Timmons-Goodson is a Democrat who was appointed to the court by former Gov. Mike Easley in early 2006. She then won election that November with 58 percent of the vote.
Her eight-year term was to run through 2014.
But Timmons-Goodson, 58, notified court colleagues and Perdue in the past week that she would be stepping down.
She wrote to Perdue on Nov. 21, describing her decision as a retirement that would be effective Dec. 17.
“(T)he time has come for me to depart,” she wrote.
Neither Timmons-Goodson nor Perdue’s office had publicly disclosed the decision until it was reported online Wednesday by The News & Observer.
Timmons-Goodson then issued a statement that said, “Understanding there is a time and season for all things, I have concluded that the time has come for me to leave the Court.”
She made no mention of future plans. She was unavailable for comment, according to the public relations firm that issued her statement.
Timmons-Goodson’s statement said she was thankful for her time on the court.
“Service on the Supreme Court is a privilege that has been granted to fewer than 100 citizens in the history of this state, and I thank the people of North Carolina for the honor of serving them as an Associate Justice,” she said.
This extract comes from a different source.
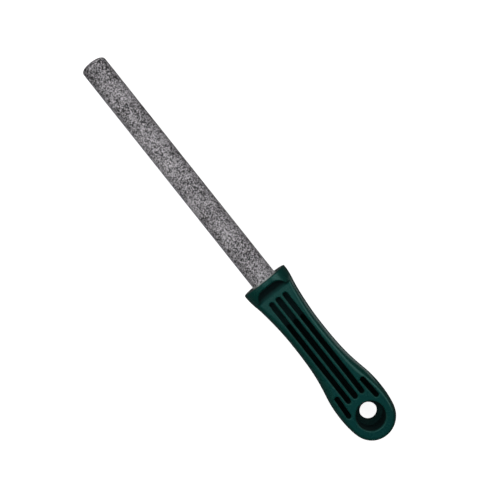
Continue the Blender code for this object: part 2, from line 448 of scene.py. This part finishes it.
def grain(point):
    """Height and tone of the abrasive at a point in millimetres: packed grains of uneven size."""
    spots, centres = noise.voronoi(point / GRAIN_SIZE)
    mound = 1 - min(spots[0] / MOUND_REACH, 1.0)
    tone = noise.cell(centres[0] * 7.31)
    fine = noise.noise(point / FINE_GRAIN_SIZE)
    return (1 - FINE_SHARE) * mound * (0.6 + 0.4 * tone) + FINE_SHARE * fine, tone


def build_coat():
    """Rings of points from the tip's centre down the grained outside, then back up the smooth inside."""
    points, faces, tones = [], [], []
    outside = rod_profile()
    plain_tone = 0.5

    def place(along, radius, angle):
        return Vector((along, radius * math.cos(angle), radius * math.sin(angle)))

    def add_ring(along, radius, outward=None):
        for step in range(GRIT_AROUND):
            angle = 2 * math.pi * step / GRIT_AROUND
            point = place(along, radius, angle)
            tone = plain_tone
            if outward is not None:
                height, tone = grain(point)
                normal = place(outward[0], outward[1], angle)
                point += normal * (height - GRAIN_LEVEL) * GRAIN_RELIEF
            points.append(point)
            tones.append(tone)

    def bridge(first, second):
        for step in range(GRIT_AROUND):
            after = (step + 1) % GRIT_AROUND
            faces.append((first + step, first + after, second + after, second + step))

    def cap(centre, ring, flip):
        for step in range(GRIT_AROUND):
            pair = (ring + step, ring + (step + 1) % GRIT_AROUND)
            faces.append((centre, pair[1], pair[0]) if flip else (centre, pair[0], pair[1]))

    points.append(Vector((ROD_EXPOSED, 0, 0)))
    tones.append(plain_tone)
    for along, radius in outside:
        corner_x = max(along - (ROD_EXPOSED - TIP_ROUNDING), 0)
        corner_r = max(radius - (ROD_RADIUS - TIP_ROUNDING), 0)
        outward = Vector((corner_x, corner_r)).normalized()
        add_ring(along, radius, outward)
    inner = ROD_RADIUS - COAT_THICKNESS
    foot = outside[-1][0]
    floor = ROD_EXPOSED - COAT_THICKNESS
    for along, radius in ((foot, inner), (floor, inner)):
        add_ring(along, radius)
    rings = len(outside) + 2
    cap(0, 1, False)
    for ring in range(rings - 1):
        bridge(1 + (ring + 1) * GRIT_AROUND, 1 + ring * GRIT_AROUND)
    points.append(Vector((floor, 0, 0)))
    tones.append(plain_tone)
    cap(len(points) - 1, 1 + (rings - 1) * GRIT_AROUND, True)

    world = [(COLLAR_X + p.x * MM, p.y * MM, AXIS_Z + p.z * MM) for p in points]
    piece = mesh_piece("grit_coat", world, faces)
    layer = piece.data.attributes.new("grain_tone", "FLOAT", "POINT")
    layer.data.foreach_set("value", tones)
    stand_in(piece, "abrasive_coat")
    return piece


# ---------------------------------------------------------------------------
# Adhesive: a ring in the seat with an uneven bead at its mouth
# ---------------------------------------------------------------------------

# Points around the rod and over the top of the bead
BEAD_AROUND = 180
BEAD_CROWN = 9
BEAD_INNER = 7.62
BEAD_OUTER = 8.05
# How far its outer edge wanders, its full height, and the least share of that height
BEAD_SPREAD = 0.25
BEAD_HEIGHT = 0.75
BEAD_LEAST = 0.3


def bead_section(angle):
    """Outline of the adhesive at this angle round the rod, as (distance before the collar, radius)."""
    depth = (COLLAR_X - ring_low.x) / MM
    # A circle through the noise, so that the bead closes on itself
    around = Vector((math.cos(angle) * 2.2, math.sin(angle) * 2.2, 0.3))
    swell = 0.6 + 0.7 * noise.noise(around) + 0.25 * noise.noise(around * 3.1)
    height = BEAD_HEIGHT * max(swell, BEAD_LEAST)
    outer = BEAD_OUTER + BEAD_SPREAD * noise.noise(around * 1.7 + Vector((9, 0, 0)))
    middle = (BEAD_INNER + outer) / 2
    half = (outer - BEAD_INNER) / 2
    bends = [math.pi * step / (BEAD_CROWN - 1) for step in range(BEAD_CROWN)]
    crown = [(height * math.sin(bend), middle - half * math.cos(bend)) for bend in bends]
    return [(-depth, BEAD_INNER), *crown, (-depth, outer)]


def build_bead():
    points, faces = [], []
    for step in range(BEAD_AROUND):
        angle = 2 * math.pi * step / BEAD_AROUND
        for along, radius in bead_section(angle):
            y, z = radius * math.cos(angle), radius * math.sin(angle)
            points.append((COLLAR_X + along * MM, y * MM, AXIS_Z + z * MM))
    section = BEAD_CROWN + 2
    for step in range(BEAD_AROUND):
        here = step * section
        there = (step + 1) % BEAD_AROUND * section
        for row in range(section):
            after = (row + 1) % section
            faces.append((here + row, there + row, there + after, here + after))
    piece = mesh_piece("adhesive_bead", points, faces)
    stand_in(piece, "bond_ring")
    return piece


# ---------------------------------------------------------------------------
# Materials
# ---------------------------------------------------------------------------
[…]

Perdue, in a statement, said Timmons-Goodson “will be sorely missed but her legacy will live on.”
“I am proud to count her as a friend and, on behalf of all North Carolinians, I thank her for the invaluable contribution she has made to our great state.”
Timmons-Goodson joined the Supreme Court after serving as a state judge for more than two decades.
She was an elected District Court judge in Fayetteville from 1984 to 1997. In 1997, Gov. Jim Hunt appointed her to the state Court of Appeals. She retired from that position in 2005.
It was early in 2006 that Easley persuaded her to return to the bench as the first black female on the Supreme Court and its fifth woman.
By then, Timmons-Goodson had other “firsts” after her name: She was the first black woman to serve as a judge in Cumberland County; she was the first black woman elected to any state appellate court; and in 2002, she served on the first three-judge panel of the N.C. Court of Appeals to be made up of all black women.
“She is a trailblazer,” Easley said when appointing her to the Supreme Court. “She is a teacher and a role model.”
Timmons-Goodson said at the time she thought her service to the state had been completed.
But, she said then, “Governor Easley offered what my family and I viewed as the opportunity of a lifetime. My husband, sons and I could not decline.”
She is married to a Fayetteville orthodontist.
Timmons-Goodson issued several dissents over the years to opinions by the court majority.
Among them were disagreements with rulings that said the state’s Medical Board cannot prevent doctors from participating in executions, that restored some gun rights for felons, and one in 2010 that said dozens of inmates sentenced to life in prison in the 1970s could not be freed.
Her name has surfaced in Washington political circles as a possible choice by President Barack Obama to a federal judgeship. There is currently one federal judicial vacancy in the Eastern District of North Carolina, a post that has been unfilled since early 2006.
News researcher David Raynor, and staff writers Craig Jarvis and Anne Blythe contributed to this report.